1.    10x Genomics linked reads
2.    NanoPore
3.    PacBio
4.    Sanger

Explanation: To come up with this question we basically asked several experts in sequencing who worked with different platforms. You can read a non-detailed comparison of platforms (with mentioning the non-random errors in homopolymers problem) here



A young person comes to you, a medical geneticist, and asks which analysis he/she should do in order to figure out if he/she already has cancer. The patient does not have any symptoms, neither the idea of which type of cancer he/she might have, but he/she looks to be extremely scared by the perspective of having cancer. What will you do?

1.    Refuse to do any analysis given that his/her medical history does not contain anything associated with elevated cancer risks
2.    Send the patient for a cheap array-based analysis to assess the general risks 
3.    Sequence panel of cancer drivers since it is cheap and helps to find variants associated with elevated risk of cancer in most of the cases
4.    Perform whole genome NGS analysis of blood sample to detect not only coding, but also non-coding cancer risk mutations
5.    Prescribe homeopathy to the patient and his family to reduce anxiety level
6.    Perform tumor markers’ levels analysis in her/his blood/urine sample 

Explanation: Well, variants 2, 3, 4 are not really useful because the person does not want to know if (s)he has a predisposition for cancer, (s)he tries to find out if (s)he has cancer NOW and has no idea which cancer (s)he has so it is not really possible to take a biopsy and investigate somatic mutations. Tumor marker analysis is also a low accuracy tool when there is no specific “cancer” to test for. In general the only right solution here would be to send the person home (prescription of homeopathy is funny and technically could help to reduce the anxiety, but we have a principal position against pseudo-science so this variant was ideologically wrong).
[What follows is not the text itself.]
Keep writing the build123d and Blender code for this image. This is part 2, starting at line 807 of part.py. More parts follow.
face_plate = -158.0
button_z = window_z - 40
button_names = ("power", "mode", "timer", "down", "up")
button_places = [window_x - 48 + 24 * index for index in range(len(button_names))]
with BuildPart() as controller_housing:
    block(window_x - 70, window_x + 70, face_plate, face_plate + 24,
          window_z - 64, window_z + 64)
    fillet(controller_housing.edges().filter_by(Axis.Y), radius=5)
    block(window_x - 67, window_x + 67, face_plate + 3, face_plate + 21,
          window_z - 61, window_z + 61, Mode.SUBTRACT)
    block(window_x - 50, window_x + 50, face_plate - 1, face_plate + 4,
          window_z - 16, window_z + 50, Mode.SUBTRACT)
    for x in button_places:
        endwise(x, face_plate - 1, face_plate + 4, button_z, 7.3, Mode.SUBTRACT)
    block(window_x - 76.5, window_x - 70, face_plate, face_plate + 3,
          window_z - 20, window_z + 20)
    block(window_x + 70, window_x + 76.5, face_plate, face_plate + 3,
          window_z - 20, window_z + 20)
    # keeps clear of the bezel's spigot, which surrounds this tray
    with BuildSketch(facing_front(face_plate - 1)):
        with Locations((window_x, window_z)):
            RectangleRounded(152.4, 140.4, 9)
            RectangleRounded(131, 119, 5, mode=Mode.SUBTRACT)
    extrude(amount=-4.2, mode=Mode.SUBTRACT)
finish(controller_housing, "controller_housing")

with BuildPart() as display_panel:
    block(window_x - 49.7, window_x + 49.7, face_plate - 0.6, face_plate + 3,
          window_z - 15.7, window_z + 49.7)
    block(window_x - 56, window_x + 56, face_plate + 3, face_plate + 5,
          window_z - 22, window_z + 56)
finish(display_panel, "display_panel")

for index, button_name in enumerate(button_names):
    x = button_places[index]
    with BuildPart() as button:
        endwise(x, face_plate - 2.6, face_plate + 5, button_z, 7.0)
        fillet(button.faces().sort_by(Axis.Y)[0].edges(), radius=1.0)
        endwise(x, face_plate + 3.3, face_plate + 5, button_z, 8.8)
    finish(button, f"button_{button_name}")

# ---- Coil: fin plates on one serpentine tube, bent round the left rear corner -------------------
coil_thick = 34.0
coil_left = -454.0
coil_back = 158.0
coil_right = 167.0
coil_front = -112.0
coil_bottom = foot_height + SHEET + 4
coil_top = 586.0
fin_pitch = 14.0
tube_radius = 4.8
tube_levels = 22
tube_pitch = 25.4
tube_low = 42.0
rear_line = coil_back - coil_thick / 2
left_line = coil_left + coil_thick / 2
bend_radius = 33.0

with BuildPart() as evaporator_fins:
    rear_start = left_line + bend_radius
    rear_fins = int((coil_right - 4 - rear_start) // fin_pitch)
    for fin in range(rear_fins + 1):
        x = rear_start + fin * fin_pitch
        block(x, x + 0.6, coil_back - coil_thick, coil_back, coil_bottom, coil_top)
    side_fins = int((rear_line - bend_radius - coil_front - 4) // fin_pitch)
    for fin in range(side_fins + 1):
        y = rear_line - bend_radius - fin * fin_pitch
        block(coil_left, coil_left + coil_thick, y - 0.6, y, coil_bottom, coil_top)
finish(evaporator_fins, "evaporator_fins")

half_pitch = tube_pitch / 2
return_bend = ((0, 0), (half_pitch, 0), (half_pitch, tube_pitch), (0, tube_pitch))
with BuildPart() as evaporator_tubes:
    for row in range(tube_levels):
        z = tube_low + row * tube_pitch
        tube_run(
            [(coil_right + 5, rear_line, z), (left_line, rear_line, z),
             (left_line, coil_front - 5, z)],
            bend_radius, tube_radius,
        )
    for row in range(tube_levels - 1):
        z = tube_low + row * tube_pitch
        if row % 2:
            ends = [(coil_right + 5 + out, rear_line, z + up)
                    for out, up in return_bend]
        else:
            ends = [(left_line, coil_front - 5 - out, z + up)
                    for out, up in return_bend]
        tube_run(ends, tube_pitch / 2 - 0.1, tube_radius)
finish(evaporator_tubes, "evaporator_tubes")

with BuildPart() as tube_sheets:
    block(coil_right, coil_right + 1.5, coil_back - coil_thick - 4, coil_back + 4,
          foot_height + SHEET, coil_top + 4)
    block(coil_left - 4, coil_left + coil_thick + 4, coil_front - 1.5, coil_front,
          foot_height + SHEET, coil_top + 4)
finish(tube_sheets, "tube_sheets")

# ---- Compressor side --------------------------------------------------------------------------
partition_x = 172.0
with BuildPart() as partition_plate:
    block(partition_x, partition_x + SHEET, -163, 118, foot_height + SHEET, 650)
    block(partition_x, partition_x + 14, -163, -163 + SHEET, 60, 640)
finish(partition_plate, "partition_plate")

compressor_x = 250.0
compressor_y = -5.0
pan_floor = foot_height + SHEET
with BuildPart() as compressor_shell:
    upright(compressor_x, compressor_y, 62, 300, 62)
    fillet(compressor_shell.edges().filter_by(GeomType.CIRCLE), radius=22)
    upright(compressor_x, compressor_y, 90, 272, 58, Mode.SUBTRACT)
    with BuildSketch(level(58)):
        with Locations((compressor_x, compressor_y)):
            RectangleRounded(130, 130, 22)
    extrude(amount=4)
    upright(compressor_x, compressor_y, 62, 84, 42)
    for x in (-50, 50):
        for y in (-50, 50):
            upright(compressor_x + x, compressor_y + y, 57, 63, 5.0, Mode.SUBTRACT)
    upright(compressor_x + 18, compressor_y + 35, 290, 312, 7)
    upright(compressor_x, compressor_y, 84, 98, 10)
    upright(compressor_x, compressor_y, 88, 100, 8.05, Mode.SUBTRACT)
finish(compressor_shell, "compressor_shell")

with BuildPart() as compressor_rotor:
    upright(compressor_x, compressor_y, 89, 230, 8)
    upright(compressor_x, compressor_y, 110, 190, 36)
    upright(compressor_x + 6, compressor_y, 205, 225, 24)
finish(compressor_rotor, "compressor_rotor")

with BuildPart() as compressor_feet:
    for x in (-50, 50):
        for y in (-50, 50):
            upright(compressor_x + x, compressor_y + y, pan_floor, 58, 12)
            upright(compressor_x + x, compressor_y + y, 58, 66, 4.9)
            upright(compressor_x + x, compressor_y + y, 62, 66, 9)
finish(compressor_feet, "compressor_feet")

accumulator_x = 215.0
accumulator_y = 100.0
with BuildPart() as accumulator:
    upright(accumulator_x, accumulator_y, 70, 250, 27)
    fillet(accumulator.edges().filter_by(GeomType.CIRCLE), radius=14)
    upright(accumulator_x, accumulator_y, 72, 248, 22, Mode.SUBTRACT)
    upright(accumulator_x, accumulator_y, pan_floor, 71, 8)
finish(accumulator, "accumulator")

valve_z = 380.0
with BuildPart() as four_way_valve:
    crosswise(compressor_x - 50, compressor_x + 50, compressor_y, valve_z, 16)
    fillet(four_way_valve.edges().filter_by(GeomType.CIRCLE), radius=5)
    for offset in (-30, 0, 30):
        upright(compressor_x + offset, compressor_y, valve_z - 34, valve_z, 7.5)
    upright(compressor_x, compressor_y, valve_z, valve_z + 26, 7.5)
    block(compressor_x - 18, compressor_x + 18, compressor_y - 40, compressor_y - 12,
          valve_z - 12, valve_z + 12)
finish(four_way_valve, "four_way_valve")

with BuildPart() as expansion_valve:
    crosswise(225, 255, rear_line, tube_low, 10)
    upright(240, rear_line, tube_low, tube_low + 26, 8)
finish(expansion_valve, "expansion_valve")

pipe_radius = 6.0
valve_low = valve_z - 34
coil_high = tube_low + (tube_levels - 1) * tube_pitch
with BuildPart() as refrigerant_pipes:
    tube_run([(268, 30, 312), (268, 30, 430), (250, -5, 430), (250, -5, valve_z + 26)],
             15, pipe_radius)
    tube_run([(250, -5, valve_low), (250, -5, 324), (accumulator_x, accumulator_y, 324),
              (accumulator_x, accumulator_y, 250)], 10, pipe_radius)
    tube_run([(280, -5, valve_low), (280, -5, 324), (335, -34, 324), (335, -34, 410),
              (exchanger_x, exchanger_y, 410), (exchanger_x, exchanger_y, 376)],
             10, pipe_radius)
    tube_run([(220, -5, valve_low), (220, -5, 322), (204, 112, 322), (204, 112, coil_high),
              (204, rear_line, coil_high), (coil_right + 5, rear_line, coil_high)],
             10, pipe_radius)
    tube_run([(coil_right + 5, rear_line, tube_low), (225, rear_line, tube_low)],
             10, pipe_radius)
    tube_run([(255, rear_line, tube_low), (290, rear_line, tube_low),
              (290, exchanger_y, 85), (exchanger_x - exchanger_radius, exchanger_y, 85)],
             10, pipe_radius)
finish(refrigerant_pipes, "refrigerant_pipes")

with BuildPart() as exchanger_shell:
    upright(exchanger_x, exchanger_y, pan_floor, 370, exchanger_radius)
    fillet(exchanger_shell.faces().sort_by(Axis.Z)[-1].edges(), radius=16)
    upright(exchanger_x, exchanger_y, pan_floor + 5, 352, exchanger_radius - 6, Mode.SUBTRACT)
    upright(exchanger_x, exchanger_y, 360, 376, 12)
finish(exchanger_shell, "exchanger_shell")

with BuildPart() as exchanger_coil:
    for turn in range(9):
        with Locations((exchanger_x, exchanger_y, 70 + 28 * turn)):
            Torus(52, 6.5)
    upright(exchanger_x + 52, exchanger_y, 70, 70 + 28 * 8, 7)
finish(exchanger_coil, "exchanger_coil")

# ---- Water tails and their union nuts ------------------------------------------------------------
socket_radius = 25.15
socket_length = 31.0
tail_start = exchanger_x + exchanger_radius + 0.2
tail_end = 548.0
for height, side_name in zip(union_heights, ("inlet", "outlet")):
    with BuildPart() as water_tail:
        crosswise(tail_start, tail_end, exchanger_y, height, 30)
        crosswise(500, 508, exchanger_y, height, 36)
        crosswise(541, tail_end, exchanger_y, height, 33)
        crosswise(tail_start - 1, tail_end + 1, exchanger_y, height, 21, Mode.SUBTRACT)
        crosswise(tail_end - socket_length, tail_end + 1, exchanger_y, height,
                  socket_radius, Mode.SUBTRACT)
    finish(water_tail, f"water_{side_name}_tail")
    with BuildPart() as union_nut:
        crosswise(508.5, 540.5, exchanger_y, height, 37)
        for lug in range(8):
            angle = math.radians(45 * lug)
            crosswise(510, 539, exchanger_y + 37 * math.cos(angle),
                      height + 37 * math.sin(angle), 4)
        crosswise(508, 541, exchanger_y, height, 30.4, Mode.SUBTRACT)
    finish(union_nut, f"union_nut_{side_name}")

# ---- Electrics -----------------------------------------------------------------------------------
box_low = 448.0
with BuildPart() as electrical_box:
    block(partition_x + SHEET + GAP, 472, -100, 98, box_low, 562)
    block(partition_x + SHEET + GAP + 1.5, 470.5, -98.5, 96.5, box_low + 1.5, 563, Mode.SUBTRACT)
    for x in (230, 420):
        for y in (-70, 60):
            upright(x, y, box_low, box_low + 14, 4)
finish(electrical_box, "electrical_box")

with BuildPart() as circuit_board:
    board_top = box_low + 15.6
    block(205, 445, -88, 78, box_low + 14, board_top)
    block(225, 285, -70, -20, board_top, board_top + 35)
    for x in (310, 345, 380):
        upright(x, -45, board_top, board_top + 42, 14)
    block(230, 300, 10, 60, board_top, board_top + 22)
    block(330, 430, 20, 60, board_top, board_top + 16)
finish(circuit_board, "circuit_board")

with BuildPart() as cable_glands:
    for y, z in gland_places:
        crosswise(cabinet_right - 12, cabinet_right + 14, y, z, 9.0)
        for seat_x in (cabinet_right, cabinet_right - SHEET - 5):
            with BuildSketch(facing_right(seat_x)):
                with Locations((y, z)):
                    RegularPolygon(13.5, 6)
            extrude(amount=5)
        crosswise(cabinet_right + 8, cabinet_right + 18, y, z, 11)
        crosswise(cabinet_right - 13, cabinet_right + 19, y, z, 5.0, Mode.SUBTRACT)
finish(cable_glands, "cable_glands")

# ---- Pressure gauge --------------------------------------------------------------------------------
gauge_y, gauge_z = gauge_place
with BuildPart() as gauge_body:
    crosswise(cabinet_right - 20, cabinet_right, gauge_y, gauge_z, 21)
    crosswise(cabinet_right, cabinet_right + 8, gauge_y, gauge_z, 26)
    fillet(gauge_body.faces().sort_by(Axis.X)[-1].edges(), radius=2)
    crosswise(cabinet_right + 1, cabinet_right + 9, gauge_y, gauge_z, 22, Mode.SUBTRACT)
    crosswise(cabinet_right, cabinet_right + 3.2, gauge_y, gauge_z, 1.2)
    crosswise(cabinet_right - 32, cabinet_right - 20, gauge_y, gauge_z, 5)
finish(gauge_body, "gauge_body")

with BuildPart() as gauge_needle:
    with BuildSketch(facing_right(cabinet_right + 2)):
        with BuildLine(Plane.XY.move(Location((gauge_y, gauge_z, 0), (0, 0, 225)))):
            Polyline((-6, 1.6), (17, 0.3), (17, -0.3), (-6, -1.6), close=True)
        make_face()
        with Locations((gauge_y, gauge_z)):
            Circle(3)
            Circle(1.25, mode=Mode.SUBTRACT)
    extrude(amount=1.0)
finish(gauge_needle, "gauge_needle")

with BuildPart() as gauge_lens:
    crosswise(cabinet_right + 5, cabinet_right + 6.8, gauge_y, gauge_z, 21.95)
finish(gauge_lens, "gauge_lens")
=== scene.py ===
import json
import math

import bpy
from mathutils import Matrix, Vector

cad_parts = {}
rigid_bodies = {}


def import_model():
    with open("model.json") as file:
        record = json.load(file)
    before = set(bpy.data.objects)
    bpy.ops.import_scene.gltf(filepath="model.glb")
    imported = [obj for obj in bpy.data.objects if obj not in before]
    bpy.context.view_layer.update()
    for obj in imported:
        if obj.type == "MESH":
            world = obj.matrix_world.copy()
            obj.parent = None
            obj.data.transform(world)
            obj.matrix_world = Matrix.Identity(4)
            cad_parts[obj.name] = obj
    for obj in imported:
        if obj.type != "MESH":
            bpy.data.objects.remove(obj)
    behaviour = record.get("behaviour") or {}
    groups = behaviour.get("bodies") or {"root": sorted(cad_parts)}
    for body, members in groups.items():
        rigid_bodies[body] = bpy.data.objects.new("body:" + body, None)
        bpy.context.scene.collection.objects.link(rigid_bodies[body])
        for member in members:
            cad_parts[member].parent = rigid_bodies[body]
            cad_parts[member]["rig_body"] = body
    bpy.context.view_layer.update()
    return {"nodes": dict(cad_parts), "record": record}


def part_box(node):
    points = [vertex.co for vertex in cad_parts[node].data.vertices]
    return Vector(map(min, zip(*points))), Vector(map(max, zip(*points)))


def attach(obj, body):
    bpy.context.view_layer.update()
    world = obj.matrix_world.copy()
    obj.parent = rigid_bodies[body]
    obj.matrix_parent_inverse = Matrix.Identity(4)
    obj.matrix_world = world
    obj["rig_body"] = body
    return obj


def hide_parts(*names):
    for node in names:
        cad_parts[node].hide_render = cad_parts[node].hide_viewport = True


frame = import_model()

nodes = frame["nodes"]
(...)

If you want to learn more you can read eg, this web page , “Although tumor markers are extremely useful in determining whether a tumor is responding to treatment or assessing whether it has recurred, no tumor marker identified to date is sufficiently sensitive or specific to be used on its own to screen for cancer”.


You want to confirm the diagnosis for a patient with preliminary diagnosis “cystic fibrosis” (CF). Your budget is limited to $1,000 by the insurance company which finances the analysis, therefore you may choose only one of the following analysis. Which experiment will you perform? 

1.    Nanopore low-coverage WGS because having information about whole genome is always better and preliminary diagnosis may be not accurate
2.    Illumina 100x sequencing of the CFTR gene since most of the cystic fibrosis cases were associated with single nucleotide variants (SNVs) in this gene
3.    Ultra high-density microarray (such as Affymetrix Whole Genome SNP array 6.0) since this disease may be caused by copy number variations (CNVs)
4.    Reduced representation bisulfite sequencing (RRBS), since methylation status is important in many diseases and RRBS is focused only on important regions

Explanation: CFTR is the gene responsible for cystic fibrosis and it is mostly caused by point mutations and short indels and in less than 10% of cases – exonic-level CNVs, and both types of variation has to be investigated. So any variant except 2 will not allow you to do that (nanopore has low accuracy especially for low coverage case, microarrays will not let you to investigate SNVs and RRBS is focused on CpG-rich regions - and CFTR gene is not fully covered by RRBS, and overall doing variant calling from bisulphite sequencing is not really accurate).


You have a Nanopore sequencer and want to produce reads as long as possible. What will prevent you from achieving the goal? (Self-hybridization of DNA can be neglected)

1.    Presence of repeats in your DNA
2.    The fact that quality of base calling is degrading with the length
3.    Too narrow pipette tips 
4.    Presence of short homopolymers (2-10 bps) in DNA you sequence

Explanation: If your pipette tip is not wide enough, you will break your DNA into small pieces even before you start sequencing (eg, here, “Whenever possible, DNA was handled with a wide-bore, low-bind pipette tip.”). Other aspects may play some role, but they are unavoidable and do not matter if you did not take variant 3) into account in the beginning.